When you query documents in your S3 buckets, the Atlas Data Federation path value allows Data Federation to map the data inside your document to the filename of the document.

path supports parsing filenames in S3 buckets into computed fields. Data Federation can add the computed fields to each document generated from the parsed file. Data Federation can target queries on those computed field values to only those files with a matching file name. See Supported Parsing Functions and Examples for more information.

path also supports creating partitions using partition attributes in the path to the file. Data Federation can target queries on the parameter defined in the partition attribute to only those files that contain the query in the filename or partition prefix.

Example

Consider the following files in your S3 bucket:

/users/26/1234.json
/users/26/5678.json

The JSON document 1234.json contains the following:

{
"name": "jane doe",
"age": 26,
"userID": "1234"
}

your federated database instance configuration for the files in your S3 bucket defines the following path:

"path": "/users/{age int}/{userID string}"

The following shows how Data Federation maps a query to the partitions created from the path definition:

db.users.findOne( /users
{ /40
"age": 26 -----------------> /26
"userID": "1234" ----------> /1234.json
} /5678.json
)

If the computed field for the partition attribute already exists in your document, Data Federation maps your query to the appropriate file. If the computed field does not exist, Data Federation adds the computed field to the document. For example, if the age field does not exist in 1234.json, Data Federation adds the age field and value to 1234.json.

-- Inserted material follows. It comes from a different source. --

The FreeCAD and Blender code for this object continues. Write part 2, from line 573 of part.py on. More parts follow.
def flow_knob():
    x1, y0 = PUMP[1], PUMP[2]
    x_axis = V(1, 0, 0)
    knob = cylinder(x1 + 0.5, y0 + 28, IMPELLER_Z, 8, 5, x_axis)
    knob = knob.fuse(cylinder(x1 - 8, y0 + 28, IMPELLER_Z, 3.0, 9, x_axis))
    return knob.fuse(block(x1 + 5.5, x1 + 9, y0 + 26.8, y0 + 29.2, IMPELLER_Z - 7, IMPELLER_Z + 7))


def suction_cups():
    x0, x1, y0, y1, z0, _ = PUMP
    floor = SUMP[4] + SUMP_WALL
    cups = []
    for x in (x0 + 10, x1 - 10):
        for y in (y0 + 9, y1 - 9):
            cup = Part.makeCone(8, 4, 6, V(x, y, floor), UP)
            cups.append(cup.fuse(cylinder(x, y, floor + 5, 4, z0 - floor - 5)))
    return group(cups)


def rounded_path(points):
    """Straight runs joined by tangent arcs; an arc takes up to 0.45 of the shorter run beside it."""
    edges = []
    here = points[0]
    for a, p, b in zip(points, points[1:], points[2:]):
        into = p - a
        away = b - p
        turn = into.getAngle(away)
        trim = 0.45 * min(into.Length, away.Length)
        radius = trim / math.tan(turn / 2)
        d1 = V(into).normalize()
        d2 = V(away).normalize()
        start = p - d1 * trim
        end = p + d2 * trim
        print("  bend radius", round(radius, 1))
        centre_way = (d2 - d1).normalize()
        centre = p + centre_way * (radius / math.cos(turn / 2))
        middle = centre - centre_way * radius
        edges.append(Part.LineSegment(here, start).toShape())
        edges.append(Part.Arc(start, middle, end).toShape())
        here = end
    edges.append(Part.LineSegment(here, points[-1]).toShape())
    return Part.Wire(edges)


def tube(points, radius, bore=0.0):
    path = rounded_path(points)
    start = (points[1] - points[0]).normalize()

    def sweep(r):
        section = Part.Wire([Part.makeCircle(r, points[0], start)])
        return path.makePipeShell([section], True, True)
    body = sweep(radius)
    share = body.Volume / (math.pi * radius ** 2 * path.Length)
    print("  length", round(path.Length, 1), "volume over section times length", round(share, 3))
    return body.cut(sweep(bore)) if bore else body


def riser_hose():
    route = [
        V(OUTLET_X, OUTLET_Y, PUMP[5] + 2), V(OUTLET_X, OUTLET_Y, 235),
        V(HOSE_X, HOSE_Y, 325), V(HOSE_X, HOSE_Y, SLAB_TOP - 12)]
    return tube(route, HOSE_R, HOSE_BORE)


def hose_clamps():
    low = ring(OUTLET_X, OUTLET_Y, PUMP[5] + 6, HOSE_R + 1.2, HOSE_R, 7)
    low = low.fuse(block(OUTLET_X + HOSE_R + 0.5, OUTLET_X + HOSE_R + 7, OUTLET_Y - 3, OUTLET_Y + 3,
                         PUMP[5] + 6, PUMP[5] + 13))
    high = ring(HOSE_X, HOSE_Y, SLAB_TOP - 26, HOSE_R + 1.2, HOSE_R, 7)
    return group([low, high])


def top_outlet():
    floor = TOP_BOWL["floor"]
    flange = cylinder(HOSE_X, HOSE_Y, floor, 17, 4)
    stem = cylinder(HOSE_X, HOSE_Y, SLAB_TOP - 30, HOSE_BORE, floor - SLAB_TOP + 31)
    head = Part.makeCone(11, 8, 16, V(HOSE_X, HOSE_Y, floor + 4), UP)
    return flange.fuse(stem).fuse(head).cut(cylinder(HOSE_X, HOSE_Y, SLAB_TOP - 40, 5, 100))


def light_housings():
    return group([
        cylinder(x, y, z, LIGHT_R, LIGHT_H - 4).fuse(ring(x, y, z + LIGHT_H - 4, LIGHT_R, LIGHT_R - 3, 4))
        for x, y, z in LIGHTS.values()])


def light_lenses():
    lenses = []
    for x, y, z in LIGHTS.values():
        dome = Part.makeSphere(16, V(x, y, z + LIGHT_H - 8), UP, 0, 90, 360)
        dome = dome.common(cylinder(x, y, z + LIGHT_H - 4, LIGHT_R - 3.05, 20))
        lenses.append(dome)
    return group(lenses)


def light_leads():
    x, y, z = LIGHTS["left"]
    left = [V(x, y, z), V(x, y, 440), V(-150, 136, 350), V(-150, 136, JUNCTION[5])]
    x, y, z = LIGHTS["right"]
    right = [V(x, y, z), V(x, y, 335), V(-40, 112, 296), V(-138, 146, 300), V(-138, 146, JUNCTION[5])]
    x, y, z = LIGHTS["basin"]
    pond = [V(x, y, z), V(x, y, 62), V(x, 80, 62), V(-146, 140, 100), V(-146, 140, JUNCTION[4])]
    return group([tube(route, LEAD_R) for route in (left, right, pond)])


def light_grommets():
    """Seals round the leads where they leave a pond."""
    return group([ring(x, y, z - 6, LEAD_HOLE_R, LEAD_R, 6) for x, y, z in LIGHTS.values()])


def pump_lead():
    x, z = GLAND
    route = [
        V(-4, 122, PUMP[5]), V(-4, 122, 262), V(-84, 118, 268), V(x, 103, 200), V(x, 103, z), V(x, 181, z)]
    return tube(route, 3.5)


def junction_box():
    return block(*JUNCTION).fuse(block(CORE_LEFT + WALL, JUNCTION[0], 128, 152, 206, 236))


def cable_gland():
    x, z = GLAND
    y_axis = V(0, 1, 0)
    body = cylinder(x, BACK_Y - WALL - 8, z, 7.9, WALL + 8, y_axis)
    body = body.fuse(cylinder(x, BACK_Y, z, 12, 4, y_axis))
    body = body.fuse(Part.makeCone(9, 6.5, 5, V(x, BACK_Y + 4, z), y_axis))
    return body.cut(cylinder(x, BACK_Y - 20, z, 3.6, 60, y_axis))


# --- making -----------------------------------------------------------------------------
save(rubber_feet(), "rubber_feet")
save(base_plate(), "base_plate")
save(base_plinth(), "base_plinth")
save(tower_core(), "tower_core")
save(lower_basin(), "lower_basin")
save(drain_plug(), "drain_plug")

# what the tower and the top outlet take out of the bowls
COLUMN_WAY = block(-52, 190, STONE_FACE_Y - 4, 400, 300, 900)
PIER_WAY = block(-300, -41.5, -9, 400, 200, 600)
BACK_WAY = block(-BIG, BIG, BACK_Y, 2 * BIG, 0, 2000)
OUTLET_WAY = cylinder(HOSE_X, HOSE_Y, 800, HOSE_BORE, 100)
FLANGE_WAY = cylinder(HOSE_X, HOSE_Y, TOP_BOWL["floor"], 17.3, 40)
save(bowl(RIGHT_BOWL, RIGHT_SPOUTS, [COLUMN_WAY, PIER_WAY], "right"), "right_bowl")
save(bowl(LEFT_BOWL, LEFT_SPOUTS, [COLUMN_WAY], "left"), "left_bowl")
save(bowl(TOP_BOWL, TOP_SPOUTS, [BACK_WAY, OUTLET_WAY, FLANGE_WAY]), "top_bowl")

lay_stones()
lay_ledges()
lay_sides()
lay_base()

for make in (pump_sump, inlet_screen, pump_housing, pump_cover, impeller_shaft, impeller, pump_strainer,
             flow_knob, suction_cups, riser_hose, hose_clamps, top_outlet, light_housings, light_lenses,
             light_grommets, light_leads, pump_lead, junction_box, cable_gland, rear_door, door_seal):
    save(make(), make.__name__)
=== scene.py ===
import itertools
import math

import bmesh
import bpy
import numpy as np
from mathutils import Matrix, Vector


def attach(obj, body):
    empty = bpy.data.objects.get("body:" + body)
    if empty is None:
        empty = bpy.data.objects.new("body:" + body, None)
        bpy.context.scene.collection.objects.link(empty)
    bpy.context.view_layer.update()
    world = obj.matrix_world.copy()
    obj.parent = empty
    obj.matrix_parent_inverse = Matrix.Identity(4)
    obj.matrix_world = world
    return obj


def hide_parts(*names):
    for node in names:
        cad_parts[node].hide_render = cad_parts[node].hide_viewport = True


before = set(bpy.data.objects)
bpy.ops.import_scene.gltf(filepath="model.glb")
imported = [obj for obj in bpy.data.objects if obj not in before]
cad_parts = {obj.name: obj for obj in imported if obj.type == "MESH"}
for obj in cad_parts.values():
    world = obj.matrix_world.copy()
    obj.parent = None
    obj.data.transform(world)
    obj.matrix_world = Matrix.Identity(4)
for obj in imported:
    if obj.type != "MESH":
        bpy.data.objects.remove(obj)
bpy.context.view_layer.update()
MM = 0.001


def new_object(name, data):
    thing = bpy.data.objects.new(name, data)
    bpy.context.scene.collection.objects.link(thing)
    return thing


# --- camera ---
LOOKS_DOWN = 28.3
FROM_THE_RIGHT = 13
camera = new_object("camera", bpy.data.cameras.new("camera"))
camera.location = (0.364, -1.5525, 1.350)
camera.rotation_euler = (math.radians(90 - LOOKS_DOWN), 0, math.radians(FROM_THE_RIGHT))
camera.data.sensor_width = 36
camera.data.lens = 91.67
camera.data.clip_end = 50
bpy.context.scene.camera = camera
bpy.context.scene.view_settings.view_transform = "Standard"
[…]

You can specify a single parsing function on the filename.
/path/to/files/{<fieldA> <data-type>}
You can specify multiple parsing functions on the filename.
/path/to/files/{<fieldA> <data-type>}-{<fieldB> <data-type>}
You can specify parsing functions alongside static strings in the filename:
/path/to/files/prefix-{<fieldA> <data-type>}-suffix
You can specify dot (i.e. .) along the path to the filename.
/path/to/files/{<fieldA>.<fieldB> <data-type>}
You can specify ObjectIds in the path to the files to create partitions.
/path/to/files/{objid objectid}
You can specify a range of ObjectIds in the path to the files to create partitions.
/path/to/files/{min(obj) objectid}-{max(obj) objectid}
You can specify parsing functions along the path to the filename.
/path/{<fieldA> <data-type>}/{<fieldB> <data-type>}/{<fieldC> <data-type>}/*
You can specify regex for ISODate along the path to the filename.
/path/to/files/{<field-name> isodate("<date-format>"):\\<regex>}

Note

When specifying the path:

  • Specify the data type for the partition attribute.

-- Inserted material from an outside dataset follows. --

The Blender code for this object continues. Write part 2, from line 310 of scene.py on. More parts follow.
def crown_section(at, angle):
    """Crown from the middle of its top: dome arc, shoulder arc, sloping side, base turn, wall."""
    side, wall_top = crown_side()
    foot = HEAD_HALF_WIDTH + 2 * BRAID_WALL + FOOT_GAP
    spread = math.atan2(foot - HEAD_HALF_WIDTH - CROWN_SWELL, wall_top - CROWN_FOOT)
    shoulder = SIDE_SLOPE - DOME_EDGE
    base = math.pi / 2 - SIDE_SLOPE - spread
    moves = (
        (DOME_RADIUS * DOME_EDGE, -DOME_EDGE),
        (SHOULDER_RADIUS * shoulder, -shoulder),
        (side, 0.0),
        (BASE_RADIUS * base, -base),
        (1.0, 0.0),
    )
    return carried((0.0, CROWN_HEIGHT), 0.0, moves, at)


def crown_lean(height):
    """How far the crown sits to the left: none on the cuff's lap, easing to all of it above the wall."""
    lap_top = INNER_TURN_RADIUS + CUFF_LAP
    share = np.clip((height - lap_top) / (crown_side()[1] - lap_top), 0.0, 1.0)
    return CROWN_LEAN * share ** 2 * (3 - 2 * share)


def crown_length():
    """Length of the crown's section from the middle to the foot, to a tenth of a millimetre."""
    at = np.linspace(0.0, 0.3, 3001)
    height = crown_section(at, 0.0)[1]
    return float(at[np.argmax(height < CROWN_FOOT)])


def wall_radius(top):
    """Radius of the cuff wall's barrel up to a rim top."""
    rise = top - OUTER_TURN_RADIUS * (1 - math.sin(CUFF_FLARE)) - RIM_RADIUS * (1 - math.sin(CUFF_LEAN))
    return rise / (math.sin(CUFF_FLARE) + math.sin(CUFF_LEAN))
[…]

  • Ensure that the partition attribute type matches the data type to parse.

  • Use the delimiter specified in delimiter.

When specifying attributes of the same type, do any of the following:

  • Add a constant separator between the attributes.

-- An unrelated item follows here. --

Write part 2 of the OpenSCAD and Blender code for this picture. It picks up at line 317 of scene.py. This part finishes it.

  • Use regular expressions to describe the search pattern. To learn more, see Unsupported Parsing Functions.

Data Federation automatically parses an empty string ("") in the place of an attribute in the file path as the BSON null value for all the Atlas Data Federation attribute types except string. With a string, empty string could either represent a BSON null value or a BSON empty string value. Atlas Data Federation does not parse any BSON value for string attribute type. This avoids adding a BSON value with a conflicting type to documents read from S3.

Example

Consider the following S3 federated database instance store:

/records/january/1.json
/records/february/1.json
/records//1.json
For the path ``/records/{month string}/*``, Data Federation does not add any
computed fields for the ``month`` attribute to documents generated
from the third record in the above store.

Note

When writing files to S3, write BSON null values as empty strings in filenames for all Atlas Data Federation attribute types.

File path can include numeric values that are padded with leading zeros. For Data Federation to correctly parse padded numeric values for attribute types like int, epoch_millis, and epoch_secs, specify the number of digits in the value using regular expressions.

Example

Consider a S3 store with the following files:

|--users
|--001.json
|--002.json
...

The following path syntax uses a regular expression to specify the number of digits in the filename. Data Federation identifies the portion of the path that corresponds to the partition attribute and then maps that partition attribute to a type int:

/users/{user_id int:\\d{3}}

Specifying consecutive parsing functions on the same filename with no way of differentiating them could lead to inconsistent results.

Example

Consider a S3 store with the following files:

|--food
|--icecream
|--peanutbutter

Now consider the following path to the files in the food directory:

/food/{first string}{second string}/

There is no way to determine which part of the filename substring should match the first versus second string attributes. Therefore, Atlas Data Federation matches everything to first.

Consider using attributes with regex similar to the following instead:

  • /food/{first string:\\D{3}}{second string:\\D{5}}

    The preceding path specifies that first matches 3 non-digit characters and second matches the next 5 non-digit characters.

  • /food/{first string:[A-Z]{3}}{second string:[a-z]{5}}

    The preceding path matches first to 3 uppercase letters and second to 5 lowercase letters.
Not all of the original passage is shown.